Mr Hyde, however, doesn’t care a fig for whether or not the violence can be justified. If he’s on the warpath, watch out, because chances are he’s not going to stop attacking whatever he has set his sights on even if it kills him, much like alpha males of other primate species will directly engage threats to the troop irrespective of the cost to themselves in doing so. This instinct plays itself out subjectively as a profound sense of duty.

Which brings us finally back to neuroticism. With these “negative” aspects of the other traits removed, you might wonder what’s left. Well, I would say two things remain.
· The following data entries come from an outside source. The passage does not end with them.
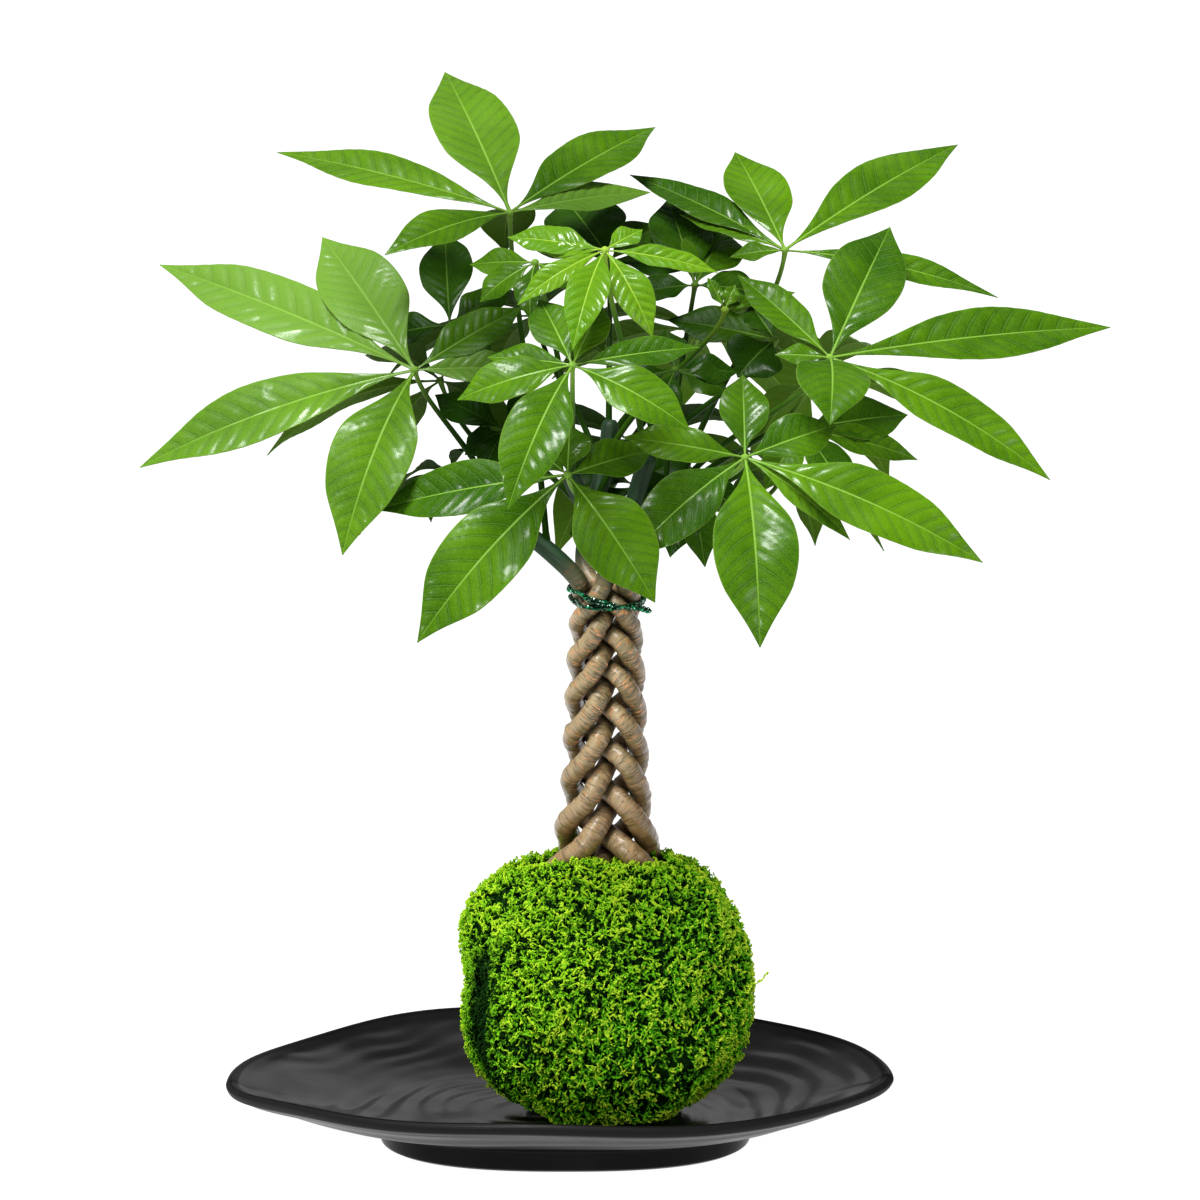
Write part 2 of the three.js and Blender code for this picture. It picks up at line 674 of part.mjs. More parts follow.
// The stalk, from the middle of its stem up and out to the hub.
function petiole(start, hub, upper) {
  const length = start.distanceTo(hub);
  const curve = new THREE.CubicBezierCurve3(
    start,
    start.clone().lerp(hub, 0.25).addScaledVector(UP, 0.16 * length),
    hub.clone().addScaledVector(upper, -0.3 * length),
    hub,
  );
  const shares = Array.from({ length: PETIOLE.steps + 1 }, (_, i) => i / PETIOLE.steps);
  return toSolid(bar(
    shares.map((share) => curve.getPoint(share)),
    shares.map((share) => THREE.MathUtils.lerp(PETIOLE.base, PETIOLE.tip, share)),
    PETIOLE.sides,
  ));
}

function leaf({ name, stem, from, hub, upper, tips, young }) {
  const start = topCurve(stem - 1).getPoint(from);
  const knob = toSolid(new THREE.SphereGeometry(PETIOLE.hubRadius, 5, 3).translate(hub.x, hub.y, hub.z));
  let solid = petiole(start, hub, upper).add(knob);
  tips.forEach(({ tip, broad, arch }, i) => {
    const base = hub.clone().lerp(tip, 0.6 * PETIOLE.hubRadius / hub.distanceTo(tip));
    solid = solid.add(blade({ base, tip, upper, broad, arch, phase: 0.37 * i }));
  });
  solid = solid.subtract(stemSolid(stem - 1, GAP));
  return finish(name, toGeometry(solid), young ? COLOURS.youngLeaf : COLOURS.leaf);
}

function facingOf({ side, lift }) {
  const level = Math.cos(rad(lift));
  return [Math.sin(rad(side)) * level, Math.sin(rad(lift)), Math.cos(rad(side)) * level];
}

// A leaf whose tips are given as they are seen. Each lies near its leaf's plane and droops.
function seenLeaf(spec) {
  const [right, up, near] = spec.hub;
  const face = facingOf(spec);
  const tips = spec.leaflets.map(([tipRight, tipUp, broad, rise]) => {
    const across = tipRight - right;
    const above = tipUp - up;
    const lift = rise ?? -BLADE.droop * Math.hypot(across, above);
    const forward = (lift - face[0] * across - face[1] * above) / face[2];
    const hanging = Math.max(-above, 0) / Math.hypot(across, above);
    const arch = THREE.MathUtils.lerp(BLADE.sideArch, BLADE.arch, hanging);
    return { tip: seen(tipRight, tipUp, near + forward), broad, arch };
  });
  return leaf({ ...spec, hub: seen(...spec.hub), upper: facing(...face), tips });
}

// A leaf whose leaflets fan out evenly, the longest away from the stalk.
function spreadLeaf(spec) {
  const hub = seen(...spec.hub);
  const upper = facing(...facingOf(spec));
  const points = facing(Math.cos(rad(spec.points)), Math.sin(rad(spec.points)), 0);
  const ahead = points.addScaledVector(upper, -points.dot(upper)).normalize();
  const aside = upper.clone().cross(ahead);
  const tips = Array.from({ length: spec.count }, (_, i) => {
    const off = i - (spec.count - 1) / 2;
    const turn = (off * rad(300)) / spec.count;
    const length = spec.reach * (1 - 0.13 * Math.abs(off) - 0.04 * (i % 2));
    const tip = hub.clone()
      .addScaledVector(ahead, length * Math.cos(turn))
      .addScaledVector(aside, length * Math.sin(turn))
      .addScaledVector(upper, -0.2 * length);
    return { tip, broad: 0.32 * length, arch: BLADE.arch };
  });
  return leaf({ ...spec, hub, upper, tips });
}

// ---------------------------------------------------------------- the whole

const moneyTree = new THREE.Group();
const stemHoles = Array.from({ length: STEMS }, (_, k) => stemSolid(k, GAP))
  .reduce((sum, hole) => sum.add(hole));
moneyTree.add(dish(), mossCover(), rootBall(stemHoles), ...stems(), tieWire());
moneyTree.add(...LEAVES.map(seenLeaf), ...BACK_LEAVES.map(spreadLeaf));

export default moneyTree;
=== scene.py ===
"""A braided money tree with its roots in a ball of moss, on a black footed dish.

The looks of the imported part, in the part's own frame: +Z up, the front at -Y. Shapes are
worked out in millimetres, as in the part's source, and become meshes in metres.
"""

import math

import bpy
import numpy as np
from bpy.props import FloatProperty, FloatVectorProperty, IntProperty, PointerProperty
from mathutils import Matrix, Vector


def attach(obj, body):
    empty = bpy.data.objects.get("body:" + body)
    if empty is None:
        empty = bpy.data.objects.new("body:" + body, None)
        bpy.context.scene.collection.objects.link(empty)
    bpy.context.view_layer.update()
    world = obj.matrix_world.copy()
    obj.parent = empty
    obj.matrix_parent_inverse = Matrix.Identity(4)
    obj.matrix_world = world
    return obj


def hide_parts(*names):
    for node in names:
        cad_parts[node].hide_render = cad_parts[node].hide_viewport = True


bl_info = {
    "name": "Potted money tree",
    "version": (1, 0, 0),
    "blender": (4, 5, 0),
    "location": "3D view > Sidebar > Money tree",
    "description": "Dresses the packed money tree: leaves, braid, tie, moss, soil and dish",
    "category": "Object",
}

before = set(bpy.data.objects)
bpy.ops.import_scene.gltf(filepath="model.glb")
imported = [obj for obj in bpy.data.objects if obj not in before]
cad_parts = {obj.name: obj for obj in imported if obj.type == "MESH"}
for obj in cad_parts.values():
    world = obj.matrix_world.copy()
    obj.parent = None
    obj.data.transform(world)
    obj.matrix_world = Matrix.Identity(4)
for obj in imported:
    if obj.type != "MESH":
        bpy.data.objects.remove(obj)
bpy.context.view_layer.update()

MM = 0.001
UP = np.array([0.0, 0.0, 1.0])

# ---------------------------------------------------------------- the part's own sizes
# In millimetres, where nothing else is said. They follow the part's source.

EYE_DISTANCE = 5000.0
EYE_LIFT = math.radians(11)
EYE_TARGET = np.array([14.0, 0.0, 220.0])

DISH_HALF_WIDTH = 134.6
DISH_FRONT_DEPTH = 114.0
DISH_BACK_DEPTH = 124.0
FOOT_DEPTH = 0.86
FOOT_FULLNESS = 2.5
DISH_SHIFT = -3.4
POINTED_LEFT = (1.5, 1.3)  # front and back
POINTED_RIGHT = (1.45, 1.1)
RIM_WAVE = 3.2
FRONT_LIFT = 3.6
RIM_RISE = 3.0  # where the rim rises on the right
RISE_ANGLE = math.radians(32)
RISE_WIDTH = math.radians(34)
DISH_SECTION = (  # radius, height, how much of the oval and of the rim's wave it takes
    (72.5, 0, 0), (74.5, 1.2, 0), (75.5, 8.2, 0), (78.5, 9.4, 0.1), (103.5, 13, 0.5),
    (122.6, 17.4, 0.88), (133.2, 20.6, 1), (134.6, 23.24, 1), (132.2, 25, 1),
    (125.6, 22.4, 0.9), (103, 17.4, 0.5), (82, 13.1, 0.1), (74, 12, 0),
)
DISH_FLOOR = 12.0

TRUNK = np.array([16.5, -14.0])
BALL_CENTRE = np.array([16.0, -14.0, 66.0])
BALL_RADIUS = 57.4
BALL_HEIGHT = 53.6
BALL_SIZE = np.array([BALL_RADIUS, BALL_RADIUS, BALL_HEIGHT])
BALL_FULLNESS = 2.8
BALL_LUMPS = 0.02
MOSS_THICKNESS = 8.0
CREASE_ANGLE = math.radians(209)
CREASE_WIDTH = 0.12
CREASE_DEPTH = 5.0

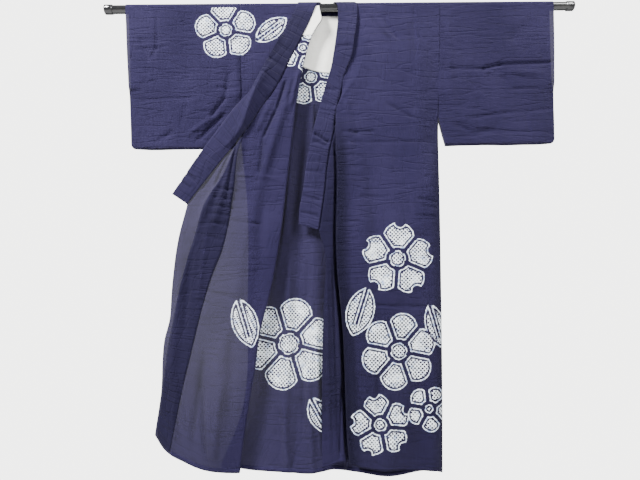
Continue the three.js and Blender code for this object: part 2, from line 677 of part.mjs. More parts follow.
// Lacquered rod with a wider ferrule and a flat face at each end
const ROD_SIDES = 28;
const FERRULE_BEVEL = 1.5;
const rodProfile = [
  new THREE.Vector2(0, -ROD_HALF),
  new THREE.Vector2(FERRULE_RADIUS - FERRULE_BEVEL, -ROD_HALF),
  new THREE.Vector2(FERRULE_RADIUS, -ROD_HALF + FERRULE_BEVEL),
  new THREE.Vector2(FERRULE_RADIUS, -ROD_HALF + FERRULE_LENGTH),
  new THREE.Vector2(ROD_RADIUS, -ROD_HALF + FERRULE_LENGTH + FERRULE_BEVEL),
  new THREE.Vector2(ROD_RADIUS, ROD_HALF - FERRULE_LENGTH - FERRULE_BEVEL),
  new THREE.Vector2(FERRULE_RADIUS, ROD_HALF - FERRULE_LENGTH),
  new THREE.Vector2(FERRULE_RADIUS, ROD_HALF - FERRULE_BEVEL),
  new THREE.Vector2(FERRULE_RADIUS - FERRULE_BEVEL, ROD_HALF),
  new THREE.Vector2(0, ROD_HALF),
];
const rod = new THREE.LatheGeometry(rodProfile, ROD_SIDES);
rod.deleteAttribute("normal");
rod.deleteAttribute("uv");
rod.rotateZ(-Math.PI / 2);
add("rod", facingOut(rod), BLACK_LACQUER);

export default group;
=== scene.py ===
"""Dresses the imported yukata: finely woven indigo cotton with shibori motifs on a lacquered rod.

Every length in the tables is in millimetres, in the frame of the part: the origin is the
middle of the rod, +X is the viewer's right, +Y goes away from the viewer and +Z is up.
Meshes are made in metres. Right and left in names are the wearer's.
"""

import logging
import math
from collections.abc import Sequence
from dataclasses import dataclass, field
from enum import Enum

import bpy
import numpy as np
from mathutils import Matrix, Vector

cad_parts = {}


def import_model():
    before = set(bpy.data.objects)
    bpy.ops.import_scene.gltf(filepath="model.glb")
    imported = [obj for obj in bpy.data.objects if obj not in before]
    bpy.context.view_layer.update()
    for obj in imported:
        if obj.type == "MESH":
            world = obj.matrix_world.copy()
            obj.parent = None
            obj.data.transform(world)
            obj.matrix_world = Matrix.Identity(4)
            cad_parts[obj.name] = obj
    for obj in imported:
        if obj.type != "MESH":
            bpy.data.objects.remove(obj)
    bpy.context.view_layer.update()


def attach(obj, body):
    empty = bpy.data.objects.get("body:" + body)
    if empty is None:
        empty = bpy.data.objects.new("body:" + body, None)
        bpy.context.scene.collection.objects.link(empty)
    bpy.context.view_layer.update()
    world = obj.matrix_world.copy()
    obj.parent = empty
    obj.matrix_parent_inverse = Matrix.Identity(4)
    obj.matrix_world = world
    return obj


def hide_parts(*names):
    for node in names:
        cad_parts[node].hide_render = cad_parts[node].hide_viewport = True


LOG = logging.getLogger("yukata")
Array = np.ndarray
Span = tuple[float, float]
Triple = tuple[float, float, float]
Colour = tuple[float, float, float, float]
Line = tuple[Span, ...]
Socket = bpy.types.NodeSocket
Outputs = bpy.types.bpy_prop_collection

MM = 0.001

# Thickness of the cloth, and gap at a seam
CLOTH = 0.6
SEAM = 0.04

# Depths below the middle of the rod
LENGTH = 1350.0
ARMHOLE_END = 366.0
SLEEVE_DROP = 434.0
CUFF_OPENING = 250.0

# Radii of the cloth and of the band over the rod, and length of cloth over it
CLOTH_TURN = 13.85
BAND_TURN = 16.25
OVER_ROD = 43.0

# How far the band's seam edge, crease and free edge go round the rod, in degrees
BAND_TURNS = (185.0, 158.5, 132.0)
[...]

First, some people are genuinely more sensitive emotionally to positive and negative stimulus. It’s relatively easier for such people to be pushed into behaving like Mr Hyde, but these people are also generally more sensitive to good solutions. However, this sort of neurotic behaviour is a sort of pseudo-trait in that it is a manifestation of the dark side of the other traits.

The other part is that fight/freeze and fawn/flight behaviours instinctively pull in opposite directions as motivational drives. Fight acts first and asks questions later, while freeze wants to ask questions first and act later. Fawn drives people to make sure that no negative emotion goes unchecked, and flight doesn’t even want to consider negative emotions so long as the good outweighs the bad. Someone high in openness and conscientiousness or high in agreeableness and surgency is bound to have difficulty navigating the emotional conflicts that the two traits will bring to bear on any high-pressure situation, and is therefore more likely to identify with neurotic feelings.

The bright side to this is that generally speaking such neurotic urges tend be aimed at the best of both worlds wherever possible. Thinking and acting at the same time, or maximising reward while minimising exposure to harm might sound like impossible sets of targets to hit simultaneously, but insofar as neurotic people hit the mark, their solutions are generally parsimonious yet elegant; the sort of thing that might make you say, “Well why didn’t I think of that?”